Cruceros Skorpios
- Industry: Cruises
- Founded: 1978
- Founder: Don Constantino Kochifas Cárcamo
- Headquarters: Puerto Montt, Chile, Puerto Montt, Chile
- Area served: Laguna San Rafael, Chiloé, Melinka, Castro
- Products: Ships' accommodation
- Services: Passenger transportation
- Website: Cruceros Skorpios

= Cruceros Skorpios =

Cruceros Skorpios is a cruise company of Chile based in Puerto Montt which offers fjord cruises throughout South Chile until Laguna San Rafael.

Ex-MV Skorpios I 1978-2008

== History ==
Passenger shipping and Skorpios SA is a family business founded in 1978 by Don Constantino Kochifas Carcamo. Today the company has one of the largest shipping fleets in the Southern Cone, 2 tourist vessels and more than 37 cargo ships, a shipyard and naval arsenal, shipping terminals of passengers and freight, baths in Fjord Quitralco, offices in Santiago, Puerto Montt, Punta Arenas and Puerto Natales.

The shipping owner Constantino Kochifas Cárcamo, of greek origins, began shipping entrepreneur activities in the regional coastal area of Puerto Montt in 1956, with his brothers. Subsequently, they are forming their own independent shipping company operating cargo ships to the Aysen region. It was thus realized that development could have the shipping tourism in Patagonia, founding Maritime Cruise Skorpios ("scorpion" in greek). It started cruise to San Rafael Glacier in 1976, in a small cargo ship named MV Mimi, then carrying only 12 passengers per trip. Then, built in 1978, the MV Skorpios I, the first tour Cruise Ship company in Chile, decommissioned in the channels of southern Chile in 2008 reaching to perform more than 600 cruises to Laguna San Rafael. The Ship was finally Scrapped in 25 October 2018.

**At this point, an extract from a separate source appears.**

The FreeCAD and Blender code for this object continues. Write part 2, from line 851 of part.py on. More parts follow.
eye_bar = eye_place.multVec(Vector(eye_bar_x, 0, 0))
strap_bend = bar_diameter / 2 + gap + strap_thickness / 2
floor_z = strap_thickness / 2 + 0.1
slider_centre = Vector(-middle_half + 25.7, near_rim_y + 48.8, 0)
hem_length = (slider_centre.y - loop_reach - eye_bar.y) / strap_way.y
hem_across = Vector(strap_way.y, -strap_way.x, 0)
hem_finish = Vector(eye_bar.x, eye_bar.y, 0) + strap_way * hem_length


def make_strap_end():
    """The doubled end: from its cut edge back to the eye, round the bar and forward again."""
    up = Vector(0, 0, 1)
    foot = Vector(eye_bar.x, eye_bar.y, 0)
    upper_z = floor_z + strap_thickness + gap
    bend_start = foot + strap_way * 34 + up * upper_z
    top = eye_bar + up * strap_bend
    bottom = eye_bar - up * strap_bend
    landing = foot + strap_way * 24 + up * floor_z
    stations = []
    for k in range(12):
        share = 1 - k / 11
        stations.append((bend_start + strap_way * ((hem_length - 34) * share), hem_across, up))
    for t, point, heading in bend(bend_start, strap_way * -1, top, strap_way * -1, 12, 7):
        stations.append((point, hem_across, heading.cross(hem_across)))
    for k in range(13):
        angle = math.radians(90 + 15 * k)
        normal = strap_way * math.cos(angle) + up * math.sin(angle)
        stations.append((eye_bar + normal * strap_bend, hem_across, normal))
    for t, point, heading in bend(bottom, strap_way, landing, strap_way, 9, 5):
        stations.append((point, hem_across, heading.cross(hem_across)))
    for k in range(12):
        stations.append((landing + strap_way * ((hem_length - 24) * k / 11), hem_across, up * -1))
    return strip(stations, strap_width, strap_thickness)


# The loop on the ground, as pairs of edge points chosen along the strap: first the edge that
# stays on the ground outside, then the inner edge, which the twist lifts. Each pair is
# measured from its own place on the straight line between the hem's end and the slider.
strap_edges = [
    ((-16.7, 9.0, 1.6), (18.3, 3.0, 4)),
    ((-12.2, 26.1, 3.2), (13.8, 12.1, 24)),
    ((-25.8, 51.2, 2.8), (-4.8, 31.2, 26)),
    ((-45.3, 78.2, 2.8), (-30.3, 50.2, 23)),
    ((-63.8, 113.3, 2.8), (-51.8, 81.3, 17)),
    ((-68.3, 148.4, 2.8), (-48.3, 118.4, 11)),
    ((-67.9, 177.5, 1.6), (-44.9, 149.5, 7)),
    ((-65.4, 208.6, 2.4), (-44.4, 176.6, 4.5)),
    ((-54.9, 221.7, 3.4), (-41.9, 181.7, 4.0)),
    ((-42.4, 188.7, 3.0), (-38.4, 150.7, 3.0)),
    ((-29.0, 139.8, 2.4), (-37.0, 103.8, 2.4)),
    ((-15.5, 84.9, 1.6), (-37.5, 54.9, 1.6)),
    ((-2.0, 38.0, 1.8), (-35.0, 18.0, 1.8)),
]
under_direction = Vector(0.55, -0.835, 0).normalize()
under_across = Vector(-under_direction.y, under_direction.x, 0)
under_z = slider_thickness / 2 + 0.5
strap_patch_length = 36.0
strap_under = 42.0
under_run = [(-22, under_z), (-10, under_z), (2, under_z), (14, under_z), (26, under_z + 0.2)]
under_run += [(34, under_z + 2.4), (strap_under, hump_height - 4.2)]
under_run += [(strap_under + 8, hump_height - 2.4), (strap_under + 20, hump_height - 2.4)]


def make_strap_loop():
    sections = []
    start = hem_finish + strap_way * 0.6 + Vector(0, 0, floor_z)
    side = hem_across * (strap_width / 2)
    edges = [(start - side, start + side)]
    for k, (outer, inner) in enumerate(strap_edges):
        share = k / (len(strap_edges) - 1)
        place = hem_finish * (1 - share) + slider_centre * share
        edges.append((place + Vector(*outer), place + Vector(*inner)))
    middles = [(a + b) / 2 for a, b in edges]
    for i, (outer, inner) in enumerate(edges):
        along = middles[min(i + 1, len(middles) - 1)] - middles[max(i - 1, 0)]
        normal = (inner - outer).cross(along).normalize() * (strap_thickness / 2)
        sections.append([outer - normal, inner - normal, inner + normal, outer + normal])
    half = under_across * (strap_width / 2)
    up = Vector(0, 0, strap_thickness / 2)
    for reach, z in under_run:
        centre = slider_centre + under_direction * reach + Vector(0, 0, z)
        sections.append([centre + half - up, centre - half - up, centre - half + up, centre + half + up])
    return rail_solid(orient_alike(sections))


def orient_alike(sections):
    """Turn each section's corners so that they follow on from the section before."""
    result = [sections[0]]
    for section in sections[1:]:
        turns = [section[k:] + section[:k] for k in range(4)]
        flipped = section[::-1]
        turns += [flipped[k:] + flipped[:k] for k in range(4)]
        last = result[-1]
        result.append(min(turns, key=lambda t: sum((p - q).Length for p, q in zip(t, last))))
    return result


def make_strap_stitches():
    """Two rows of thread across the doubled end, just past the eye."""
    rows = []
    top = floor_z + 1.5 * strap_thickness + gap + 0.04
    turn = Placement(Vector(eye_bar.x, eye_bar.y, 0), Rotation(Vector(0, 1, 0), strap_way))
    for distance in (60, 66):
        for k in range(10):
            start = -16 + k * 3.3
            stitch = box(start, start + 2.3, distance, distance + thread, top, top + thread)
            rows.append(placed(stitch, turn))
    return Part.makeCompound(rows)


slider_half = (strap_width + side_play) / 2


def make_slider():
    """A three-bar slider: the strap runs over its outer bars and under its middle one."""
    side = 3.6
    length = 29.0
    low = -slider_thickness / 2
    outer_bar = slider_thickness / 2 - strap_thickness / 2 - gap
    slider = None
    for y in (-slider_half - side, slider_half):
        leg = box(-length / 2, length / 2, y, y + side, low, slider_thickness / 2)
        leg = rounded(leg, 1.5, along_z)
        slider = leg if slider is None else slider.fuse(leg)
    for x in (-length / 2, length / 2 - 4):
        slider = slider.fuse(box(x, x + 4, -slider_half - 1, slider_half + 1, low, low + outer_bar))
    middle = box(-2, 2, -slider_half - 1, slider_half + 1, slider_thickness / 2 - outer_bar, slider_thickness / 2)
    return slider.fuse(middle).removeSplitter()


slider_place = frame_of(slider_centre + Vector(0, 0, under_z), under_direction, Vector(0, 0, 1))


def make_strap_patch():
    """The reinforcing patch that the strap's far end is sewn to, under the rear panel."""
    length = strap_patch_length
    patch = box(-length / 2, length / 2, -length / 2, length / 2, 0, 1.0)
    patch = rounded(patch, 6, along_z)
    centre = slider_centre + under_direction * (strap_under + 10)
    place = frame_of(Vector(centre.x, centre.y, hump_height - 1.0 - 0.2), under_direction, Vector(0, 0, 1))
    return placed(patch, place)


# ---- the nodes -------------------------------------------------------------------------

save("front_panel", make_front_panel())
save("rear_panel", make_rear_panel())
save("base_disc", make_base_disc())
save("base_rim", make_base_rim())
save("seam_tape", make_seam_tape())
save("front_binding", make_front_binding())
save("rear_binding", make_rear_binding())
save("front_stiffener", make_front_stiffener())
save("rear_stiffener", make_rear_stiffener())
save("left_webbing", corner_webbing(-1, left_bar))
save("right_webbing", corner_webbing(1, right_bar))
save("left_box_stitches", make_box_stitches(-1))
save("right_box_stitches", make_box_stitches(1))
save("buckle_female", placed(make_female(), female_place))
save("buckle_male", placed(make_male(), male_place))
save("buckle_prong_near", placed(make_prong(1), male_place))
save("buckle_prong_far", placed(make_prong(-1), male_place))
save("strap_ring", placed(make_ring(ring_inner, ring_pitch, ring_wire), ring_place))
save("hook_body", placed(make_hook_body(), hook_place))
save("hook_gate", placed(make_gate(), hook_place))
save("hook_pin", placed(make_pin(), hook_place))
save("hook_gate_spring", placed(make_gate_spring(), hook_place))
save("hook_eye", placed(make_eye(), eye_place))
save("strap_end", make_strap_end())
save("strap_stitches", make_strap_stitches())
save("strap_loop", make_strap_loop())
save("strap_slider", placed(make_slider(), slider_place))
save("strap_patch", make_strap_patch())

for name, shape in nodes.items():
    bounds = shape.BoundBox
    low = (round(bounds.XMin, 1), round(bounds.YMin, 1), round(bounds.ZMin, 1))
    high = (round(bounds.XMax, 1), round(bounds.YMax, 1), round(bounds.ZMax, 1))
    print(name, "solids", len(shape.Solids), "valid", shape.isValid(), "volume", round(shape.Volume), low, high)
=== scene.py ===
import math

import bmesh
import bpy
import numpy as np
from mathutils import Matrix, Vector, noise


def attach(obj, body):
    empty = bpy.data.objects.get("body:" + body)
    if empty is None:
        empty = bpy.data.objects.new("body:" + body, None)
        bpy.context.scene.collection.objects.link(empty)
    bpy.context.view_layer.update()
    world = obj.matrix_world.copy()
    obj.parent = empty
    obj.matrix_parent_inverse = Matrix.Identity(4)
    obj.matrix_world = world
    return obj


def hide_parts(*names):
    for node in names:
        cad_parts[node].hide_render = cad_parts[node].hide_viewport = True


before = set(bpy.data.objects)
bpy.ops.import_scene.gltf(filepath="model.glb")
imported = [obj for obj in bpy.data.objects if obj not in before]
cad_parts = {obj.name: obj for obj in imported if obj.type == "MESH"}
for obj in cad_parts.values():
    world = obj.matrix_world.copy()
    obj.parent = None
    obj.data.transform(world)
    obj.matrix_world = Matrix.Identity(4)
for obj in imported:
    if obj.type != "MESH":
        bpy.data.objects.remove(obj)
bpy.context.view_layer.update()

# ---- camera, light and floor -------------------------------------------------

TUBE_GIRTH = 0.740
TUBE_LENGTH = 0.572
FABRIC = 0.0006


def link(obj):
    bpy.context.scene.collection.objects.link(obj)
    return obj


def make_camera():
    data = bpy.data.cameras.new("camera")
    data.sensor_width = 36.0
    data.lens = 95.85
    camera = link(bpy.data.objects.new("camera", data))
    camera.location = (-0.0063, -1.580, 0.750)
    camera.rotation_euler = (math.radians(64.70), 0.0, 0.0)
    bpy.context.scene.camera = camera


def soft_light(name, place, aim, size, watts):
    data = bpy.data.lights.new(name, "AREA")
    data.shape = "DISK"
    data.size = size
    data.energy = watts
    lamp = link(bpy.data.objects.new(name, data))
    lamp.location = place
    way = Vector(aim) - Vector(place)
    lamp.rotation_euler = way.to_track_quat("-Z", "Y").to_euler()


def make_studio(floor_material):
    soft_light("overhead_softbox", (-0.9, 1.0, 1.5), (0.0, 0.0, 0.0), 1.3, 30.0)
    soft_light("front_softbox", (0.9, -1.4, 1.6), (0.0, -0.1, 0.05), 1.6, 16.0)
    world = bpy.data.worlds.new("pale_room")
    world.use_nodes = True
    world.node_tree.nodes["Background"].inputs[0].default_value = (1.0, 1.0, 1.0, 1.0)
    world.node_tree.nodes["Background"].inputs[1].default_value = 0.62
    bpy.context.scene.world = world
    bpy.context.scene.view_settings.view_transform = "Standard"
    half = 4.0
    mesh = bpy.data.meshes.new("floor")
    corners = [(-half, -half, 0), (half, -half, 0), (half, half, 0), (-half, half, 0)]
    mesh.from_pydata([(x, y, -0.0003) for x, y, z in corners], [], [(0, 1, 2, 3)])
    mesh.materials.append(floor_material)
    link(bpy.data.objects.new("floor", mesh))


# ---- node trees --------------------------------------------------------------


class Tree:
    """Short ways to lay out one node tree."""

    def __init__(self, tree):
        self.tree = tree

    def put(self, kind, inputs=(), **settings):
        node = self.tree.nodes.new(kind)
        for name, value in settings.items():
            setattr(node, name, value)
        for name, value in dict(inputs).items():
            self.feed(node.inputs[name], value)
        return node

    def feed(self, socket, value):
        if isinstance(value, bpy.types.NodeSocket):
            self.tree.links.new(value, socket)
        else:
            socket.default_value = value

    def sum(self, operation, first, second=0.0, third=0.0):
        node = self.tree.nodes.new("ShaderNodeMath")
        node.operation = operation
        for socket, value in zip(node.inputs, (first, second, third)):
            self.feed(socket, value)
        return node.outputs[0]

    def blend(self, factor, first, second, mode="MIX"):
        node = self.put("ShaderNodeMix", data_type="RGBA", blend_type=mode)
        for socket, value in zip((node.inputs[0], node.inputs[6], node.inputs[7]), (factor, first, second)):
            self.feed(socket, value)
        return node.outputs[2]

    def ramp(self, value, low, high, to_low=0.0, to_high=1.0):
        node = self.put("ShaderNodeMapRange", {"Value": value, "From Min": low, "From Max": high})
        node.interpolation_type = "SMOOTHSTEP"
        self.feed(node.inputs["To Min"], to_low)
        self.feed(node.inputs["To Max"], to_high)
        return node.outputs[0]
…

In 1988, the MV Skorpios II is inaugurated, with capacity for 106 passengers, being the largest ship Skorpios fleet capacity and currently maintains the original route of the MV Skorpios I, now known as Route Chonos. In 1995, the company inaugurated a new cruise ship, the MV Skorpios III, for 90 passengers. In 2003, Skorpios Cruises extends its operations to the region of Magallanes, inaugurating a new tourist route called Route Kaweskar, to the glaciers of the Southern Ice Field, comprising route from Puerto Natales to the glaciers of the Southern Ice Field. For this purpose, the MV Skorpios III moves and a maritime terminal in Puerto Natales is built.

==Fleet==
===Former Coastal Cruises===
- 1978-2008 > MV Skorpios I

===Current Coastal Cruises===
- 1988- > MV Skorpios II
- 1995- > MV Skorpios III

===Accident===
On February 5, 2015, the 70 meter long cruise ship, with 89 passengers and 31 crew members aboard, MV Skorpios II ran aground and stranded during normal conditions appreciating the Chile Fjords near Puerto Montt, Chile. The Ship was left on the beach, high and dry until high tide, without any damage, injuries or pollution released. Passengers were transferred to a Chilean patrol boat and taken back. Ship was following floated out again and went back to Puerto Montt.